Leaders in Manheim Central School District, in Manheim, Pennsylvania, realized that the pandemic would impact even the children not yet in school, and that they would need extra support.
“We knew we had to do things differently,” says Tracy Fasick, the recently retired director of curriculum and instruction for the small, rural district.
They came up with a multi-pronged strategy that would engage families early — as early as possible, in fact — and would create better communication and consistency with local early learning programs.
One of those strategies was “baby bags.” When a baby was born in the district — somewhere on the order of 210 to 240 times per year, Fasick says — she would drop off a bag that included resources on local programs and early intervention services, some toys and learning materials, and a sippy cup and bib with the district’s mascot.
“Right away, it establishes that this is a future child who will come to our school,” Fasick says of the bags. “It’s welcoming.”
In the district’s kindergarten, first and second grade classrooms, teachers use “badging,” where kids don’t get letter grades but badges for different skills and competencies they’ve mastered. For example, in those early elementary grades, a child can earn a badge if they achieve certain literacy and numeracy goals.
Fasick wanted to get the district’s future students more accustomed to that system, so she met with all of the preschool leaders in the area and helped them develop age- and developmentally-appropriate badges for the preschoolers, working backwards from the badges available for kindergarteners. Now, those programs offer badging, too. Kids can earn them for gross motor skills — if they can hop and skip — and for zipping or buttoning their own coats, for sitting still and following directions.
The preschool programs now, Fasick says, “are very aware of what we’re teaching in kindergarten, so they can prepare [the children] for what is going to be happening in kindergarten.”
She adds: “Kids like the badging. It’s something tangible. … Learning is celebrated, which helps a lot.”
As a final push in the lead-up to kindergarten, Manheim Central provides families with “Countdown to Kindergarten” boxes at their kindergarten registration.
Aimee Ketchum, a pediatric occupational therapist and professor of early childhood development at the nearby Cedar Crest College, created the boxes to give families a crash course in everything their child would be expected to know by the time they start kindergarten.
Ideally, the kids have six months to work through all the activities in their box, which includes a planner (detailing two activities to do each month), a pencil box with fine motor manipulatives, seed packets for planting, a ruler to measure the growth of those seeds and eventual flowers, activities and scissors for developing cutting skills, note cards to practice writing their names and an index card and string with which to practice tying a shoe.
Ketchum, who assembles the boxes in her garage with her family, clarifies that they are not intended to replace more formal early learning experiences, but rather to supplement it for those who don’t have access.
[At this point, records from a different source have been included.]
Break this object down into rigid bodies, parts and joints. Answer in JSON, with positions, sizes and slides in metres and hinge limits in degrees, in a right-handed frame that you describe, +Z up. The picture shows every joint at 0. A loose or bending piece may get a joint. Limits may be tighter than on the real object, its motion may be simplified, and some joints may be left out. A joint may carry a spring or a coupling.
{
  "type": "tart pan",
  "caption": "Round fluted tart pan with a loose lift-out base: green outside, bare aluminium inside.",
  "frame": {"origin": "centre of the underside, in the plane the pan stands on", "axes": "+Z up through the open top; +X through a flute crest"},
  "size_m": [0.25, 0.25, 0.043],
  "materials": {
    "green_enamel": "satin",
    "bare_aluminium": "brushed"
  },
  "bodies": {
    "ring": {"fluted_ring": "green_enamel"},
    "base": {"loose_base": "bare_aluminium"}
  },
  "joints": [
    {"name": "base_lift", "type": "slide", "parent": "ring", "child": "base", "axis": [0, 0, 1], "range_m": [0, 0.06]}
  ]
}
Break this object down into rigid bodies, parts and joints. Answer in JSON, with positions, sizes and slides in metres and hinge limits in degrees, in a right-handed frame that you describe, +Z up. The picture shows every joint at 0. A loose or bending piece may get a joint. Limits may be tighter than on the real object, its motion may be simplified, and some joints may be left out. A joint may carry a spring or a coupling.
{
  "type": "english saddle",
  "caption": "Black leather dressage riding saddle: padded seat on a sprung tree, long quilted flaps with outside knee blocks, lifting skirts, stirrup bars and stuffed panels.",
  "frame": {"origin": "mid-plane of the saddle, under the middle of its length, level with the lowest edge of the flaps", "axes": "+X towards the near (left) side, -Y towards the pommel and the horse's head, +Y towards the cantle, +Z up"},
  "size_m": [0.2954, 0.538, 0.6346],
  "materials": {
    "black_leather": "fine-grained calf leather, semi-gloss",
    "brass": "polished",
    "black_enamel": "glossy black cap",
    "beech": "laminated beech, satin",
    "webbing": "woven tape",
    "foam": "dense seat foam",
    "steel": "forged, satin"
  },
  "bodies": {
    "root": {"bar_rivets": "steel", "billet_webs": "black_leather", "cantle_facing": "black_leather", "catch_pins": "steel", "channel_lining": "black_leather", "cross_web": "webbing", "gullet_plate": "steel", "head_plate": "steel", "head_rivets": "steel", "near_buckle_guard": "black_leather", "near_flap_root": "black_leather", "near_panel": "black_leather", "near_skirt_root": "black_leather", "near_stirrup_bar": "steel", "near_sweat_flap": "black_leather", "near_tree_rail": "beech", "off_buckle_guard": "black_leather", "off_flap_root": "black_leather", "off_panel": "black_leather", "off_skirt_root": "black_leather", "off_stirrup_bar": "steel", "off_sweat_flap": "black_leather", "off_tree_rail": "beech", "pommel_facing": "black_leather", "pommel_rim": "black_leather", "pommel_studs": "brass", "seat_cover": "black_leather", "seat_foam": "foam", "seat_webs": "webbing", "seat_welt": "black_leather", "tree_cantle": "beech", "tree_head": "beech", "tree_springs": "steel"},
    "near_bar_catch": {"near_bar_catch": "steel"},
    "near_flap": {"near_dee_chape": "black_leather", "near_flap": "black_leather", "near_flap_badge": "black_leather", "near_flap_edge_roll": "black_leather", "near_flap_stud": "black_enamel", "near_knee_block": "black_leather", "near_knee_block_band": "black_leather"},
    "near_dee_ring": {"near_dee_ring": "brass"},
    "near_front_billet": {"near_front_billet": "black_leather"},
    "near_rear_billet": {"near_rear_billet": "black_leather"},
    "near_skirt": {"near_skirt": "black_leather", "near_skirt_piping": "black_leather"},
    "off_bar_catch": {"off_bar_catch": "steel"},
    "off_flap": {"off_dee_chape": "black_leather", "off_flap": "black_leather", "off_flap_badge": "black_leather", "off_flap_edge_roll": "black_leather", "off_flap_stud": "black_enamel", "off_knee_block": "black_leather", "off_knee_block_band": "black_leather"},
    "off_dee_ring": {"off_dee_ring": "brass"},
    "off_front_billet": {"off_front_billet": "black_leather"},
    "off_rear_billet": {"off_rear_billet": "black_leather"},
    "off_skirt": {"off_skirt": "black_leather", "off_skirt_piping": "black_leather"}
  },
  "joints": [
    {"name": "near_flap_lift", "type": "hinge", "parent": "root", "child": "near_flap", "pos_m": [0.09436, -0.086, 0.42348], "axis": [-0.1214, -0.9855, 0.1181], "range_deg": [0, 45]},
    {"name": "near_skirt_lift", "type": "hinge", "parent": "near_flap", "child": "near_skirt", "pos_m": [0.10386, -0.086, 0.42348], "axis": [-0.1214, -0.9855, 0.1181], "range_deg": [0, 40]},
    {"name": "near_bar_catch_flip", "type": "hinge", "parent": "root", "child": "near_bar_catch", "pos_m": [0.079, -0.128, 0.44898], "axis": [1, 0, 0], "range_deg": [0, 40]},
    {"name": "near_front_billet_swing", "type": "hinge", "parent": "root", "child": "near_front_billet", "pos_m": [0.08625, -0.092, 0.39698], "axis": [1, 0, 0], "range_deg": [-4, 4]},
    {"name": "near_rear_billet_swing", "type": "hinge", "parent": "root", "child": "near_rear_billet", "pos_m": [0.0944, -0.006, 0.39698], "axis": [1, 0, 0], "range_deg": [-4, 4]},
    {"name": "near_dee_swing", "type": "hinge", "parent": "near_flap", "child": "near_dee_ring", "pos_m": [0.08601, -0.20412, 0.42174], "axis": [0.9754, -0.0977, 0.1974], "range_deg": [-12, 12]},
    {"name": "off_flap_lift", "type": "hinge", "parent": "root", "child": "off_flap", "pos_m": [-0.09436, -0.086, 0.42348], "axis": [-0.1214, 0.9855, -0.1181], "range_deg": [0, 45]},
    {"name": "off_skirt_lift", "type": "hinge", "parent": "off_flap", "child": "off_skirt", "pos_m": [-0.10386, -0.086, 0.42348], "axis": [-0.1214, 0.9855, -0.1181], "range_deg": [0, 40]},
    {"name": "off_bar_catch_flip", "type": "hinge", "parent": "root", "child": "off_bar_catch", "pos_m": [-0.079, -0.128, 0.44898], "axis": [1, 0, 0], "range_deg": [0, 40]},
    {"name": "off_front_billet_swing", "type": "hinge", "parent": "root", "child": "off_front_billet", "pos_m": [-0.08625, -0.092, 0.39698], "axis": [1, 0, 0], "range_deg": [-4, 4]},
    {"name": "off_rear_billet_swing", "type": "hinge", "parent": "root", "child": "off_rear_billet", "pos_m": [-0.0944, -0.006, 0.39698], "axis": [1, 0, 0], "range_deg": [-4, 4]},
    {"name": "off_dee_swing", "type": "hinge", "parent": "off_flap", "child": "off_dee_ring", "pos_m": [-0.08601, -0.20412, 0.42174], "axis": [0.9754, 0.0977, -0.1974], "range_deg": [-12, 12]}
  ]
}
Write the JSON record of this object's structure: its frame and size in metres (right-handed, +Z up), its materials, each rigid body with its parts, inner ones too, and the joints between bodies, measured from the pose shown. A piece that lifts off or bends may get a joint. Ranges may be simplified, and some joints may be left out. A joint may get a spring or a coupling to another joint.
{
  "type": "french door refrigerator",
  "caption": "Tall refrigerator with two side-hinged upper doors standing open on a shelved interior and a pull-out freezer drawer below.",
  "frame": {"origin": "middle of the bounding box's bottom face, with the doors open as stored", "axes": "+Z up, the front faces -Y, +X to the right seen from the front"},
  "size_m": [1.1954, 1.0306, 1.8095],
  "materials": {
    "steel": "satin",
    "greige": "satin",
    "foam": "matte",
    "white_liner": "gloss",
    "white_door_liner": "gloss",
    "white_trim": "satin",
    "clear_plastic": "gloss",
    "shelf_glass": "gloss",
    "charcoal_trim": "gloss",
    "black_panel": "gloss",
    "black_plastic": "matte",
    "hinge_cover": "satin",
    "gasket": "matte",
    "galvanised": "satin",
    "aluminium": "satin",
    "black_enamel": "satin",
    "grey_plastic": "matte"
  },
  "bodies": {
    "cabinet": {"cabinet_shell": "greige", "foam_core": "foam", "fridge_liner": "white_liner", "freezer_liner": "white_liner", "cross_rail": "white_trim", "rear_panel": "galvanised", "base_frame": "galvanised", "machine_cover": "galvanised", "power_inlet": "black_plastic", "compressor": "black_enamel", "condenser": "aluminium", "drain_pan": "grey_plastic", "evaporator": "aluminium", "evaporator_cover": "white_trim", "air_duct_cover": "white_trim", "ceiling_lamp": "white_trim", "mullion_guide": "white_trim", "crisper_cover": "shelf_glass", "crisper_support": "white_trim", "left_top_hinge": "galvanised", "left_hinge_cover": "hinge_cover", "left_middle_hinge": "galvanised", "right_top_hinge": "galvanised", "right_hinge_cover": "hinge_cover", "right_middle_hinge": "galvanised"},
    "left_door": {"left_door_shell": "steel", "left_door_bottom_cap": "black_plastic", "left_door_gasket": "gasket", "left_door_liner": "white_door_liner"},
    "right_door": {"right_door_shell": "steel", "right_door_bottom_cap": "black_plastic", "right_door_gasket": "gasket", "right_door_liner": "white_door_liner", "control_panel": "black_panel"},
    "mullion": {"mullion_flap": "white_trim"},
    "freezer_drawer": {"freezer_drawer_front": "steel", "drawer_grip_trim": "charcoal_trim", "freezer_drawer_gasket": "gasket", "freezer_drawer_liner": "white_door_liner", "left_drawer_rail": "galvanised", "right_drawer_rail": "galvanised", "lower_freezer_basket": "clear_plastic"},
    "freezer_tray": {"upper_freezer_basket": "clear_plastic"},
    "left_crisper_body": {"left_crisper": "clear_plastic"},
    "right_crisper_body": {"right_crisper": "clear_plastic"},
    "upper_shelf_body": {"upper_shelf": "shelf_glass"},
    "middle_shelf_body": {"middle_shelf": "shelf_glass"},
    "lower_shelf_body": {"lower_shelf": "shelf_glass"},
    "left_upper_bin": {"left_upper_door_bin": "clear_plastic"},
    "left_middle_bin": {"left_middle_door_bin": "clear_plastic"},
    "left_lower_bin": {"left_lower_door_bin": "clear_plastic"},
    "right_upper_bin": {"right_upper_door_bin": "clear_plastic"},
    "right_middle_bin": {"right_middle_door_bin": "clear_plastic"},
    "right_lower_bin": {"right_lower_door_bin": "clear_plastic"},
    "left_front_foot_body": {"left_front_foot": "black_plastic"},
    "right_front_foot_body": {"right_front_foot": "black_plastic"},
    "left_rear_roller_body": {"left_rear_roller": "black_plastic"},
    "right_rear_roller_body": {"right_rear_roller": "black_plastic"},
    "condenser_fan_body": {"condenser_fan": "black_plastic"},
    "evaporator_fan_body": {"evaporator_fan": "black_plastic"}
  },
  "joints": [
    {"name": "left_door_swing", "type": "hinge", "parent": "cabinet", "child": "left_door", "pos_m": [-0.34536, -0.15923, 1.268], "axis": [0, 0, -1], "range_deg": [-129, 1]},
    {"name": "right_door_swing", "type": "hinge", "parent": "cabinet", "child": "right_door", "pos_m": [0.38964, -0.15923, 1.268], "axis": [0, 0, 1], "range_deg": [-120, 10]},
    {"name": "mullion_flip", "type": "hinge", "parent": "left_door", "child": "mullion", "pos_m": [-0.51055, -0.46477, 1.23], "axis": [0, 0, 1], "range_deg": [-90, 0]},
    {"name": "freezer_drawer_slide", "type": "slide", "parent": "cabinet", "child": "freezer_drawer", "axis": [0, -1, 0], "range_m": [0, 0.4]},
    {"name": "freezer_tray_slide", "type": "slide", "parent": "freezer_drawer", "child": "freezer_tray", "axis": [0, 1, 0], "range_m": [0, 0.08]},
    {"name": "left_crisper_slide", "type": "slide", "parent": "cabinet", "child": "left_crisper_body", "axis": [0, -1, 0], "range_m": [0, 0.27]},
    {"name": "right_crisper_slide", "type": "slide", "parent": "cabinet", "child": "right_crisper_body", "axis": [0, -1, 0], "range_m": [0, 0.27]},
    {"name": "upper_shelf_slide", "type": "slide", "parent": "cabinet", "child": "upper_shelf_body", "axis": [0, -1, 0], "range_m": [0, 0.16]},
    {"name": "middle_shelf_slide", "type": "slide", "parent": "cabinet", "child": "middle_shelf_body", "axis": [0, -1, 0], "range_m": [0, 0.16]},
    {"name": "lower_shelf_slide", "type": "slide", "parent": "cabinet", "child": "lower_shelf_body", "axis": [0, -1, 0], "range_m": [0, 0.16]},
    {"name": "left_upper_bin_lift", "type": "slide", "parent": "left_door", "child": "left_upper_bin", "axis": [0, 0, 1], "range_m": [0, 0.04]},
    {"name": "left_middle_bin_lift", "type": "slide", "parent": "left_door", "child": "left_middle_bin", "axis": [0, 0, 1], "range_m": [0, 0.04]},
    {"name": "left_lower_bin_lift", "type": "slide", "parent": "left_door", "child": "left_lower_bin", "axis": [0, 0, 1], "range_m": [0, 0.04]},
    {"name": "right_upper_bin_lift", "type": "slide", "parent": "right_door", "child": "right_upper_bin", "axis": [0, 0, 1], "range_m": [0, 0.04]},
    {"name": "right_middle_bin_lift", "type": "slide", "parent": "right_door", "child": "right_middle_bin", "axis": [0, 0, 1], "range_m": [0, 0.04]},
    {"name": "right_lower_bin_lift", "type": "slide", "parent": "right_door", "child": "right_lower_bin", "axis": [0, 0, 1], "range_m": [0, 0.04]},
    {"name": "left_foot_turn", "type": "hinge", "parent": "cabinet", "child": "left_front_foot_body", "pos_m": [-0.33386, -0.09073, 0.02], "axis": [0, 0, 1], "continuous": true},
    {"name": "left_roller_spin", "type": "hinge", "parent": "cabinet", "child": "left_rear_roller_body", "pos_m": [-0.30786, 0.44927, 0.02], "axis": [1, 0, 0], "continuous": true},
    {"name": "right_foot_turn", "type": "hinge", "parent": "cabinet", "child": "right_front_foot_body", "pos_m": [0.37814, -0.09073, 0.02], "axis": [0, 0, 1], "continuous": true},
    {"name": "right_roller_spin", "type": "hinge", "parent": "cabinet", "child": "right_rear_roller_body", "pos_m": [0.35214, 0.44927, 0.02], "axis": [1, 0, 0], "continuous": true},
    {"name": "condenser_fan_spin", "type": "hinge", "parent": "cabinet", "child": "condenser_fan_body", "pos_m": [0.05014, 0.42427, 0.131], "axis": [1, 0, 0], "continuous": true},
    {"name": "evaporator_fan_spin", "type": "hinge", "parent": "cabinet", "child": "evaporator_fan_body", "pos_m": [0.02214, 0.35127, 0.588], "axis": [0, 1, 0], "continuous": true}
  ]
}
“Children need access to high-quality early childhood education, and too many of them aren’t getting it,” she says. “This is an attempt to provide some tools [and] some hands-on activities, and give parents an awareness of what is expected and an opportunity to practice” those skills with their children.
Pretty much every parent and caregiver wants the best for their child, Fasick notes, but many don’t know where to begin. The boxes offer guidance.
“Families are grateful for anything they can get that will help their kid,” Fasick says. “This is an easy way to help them.”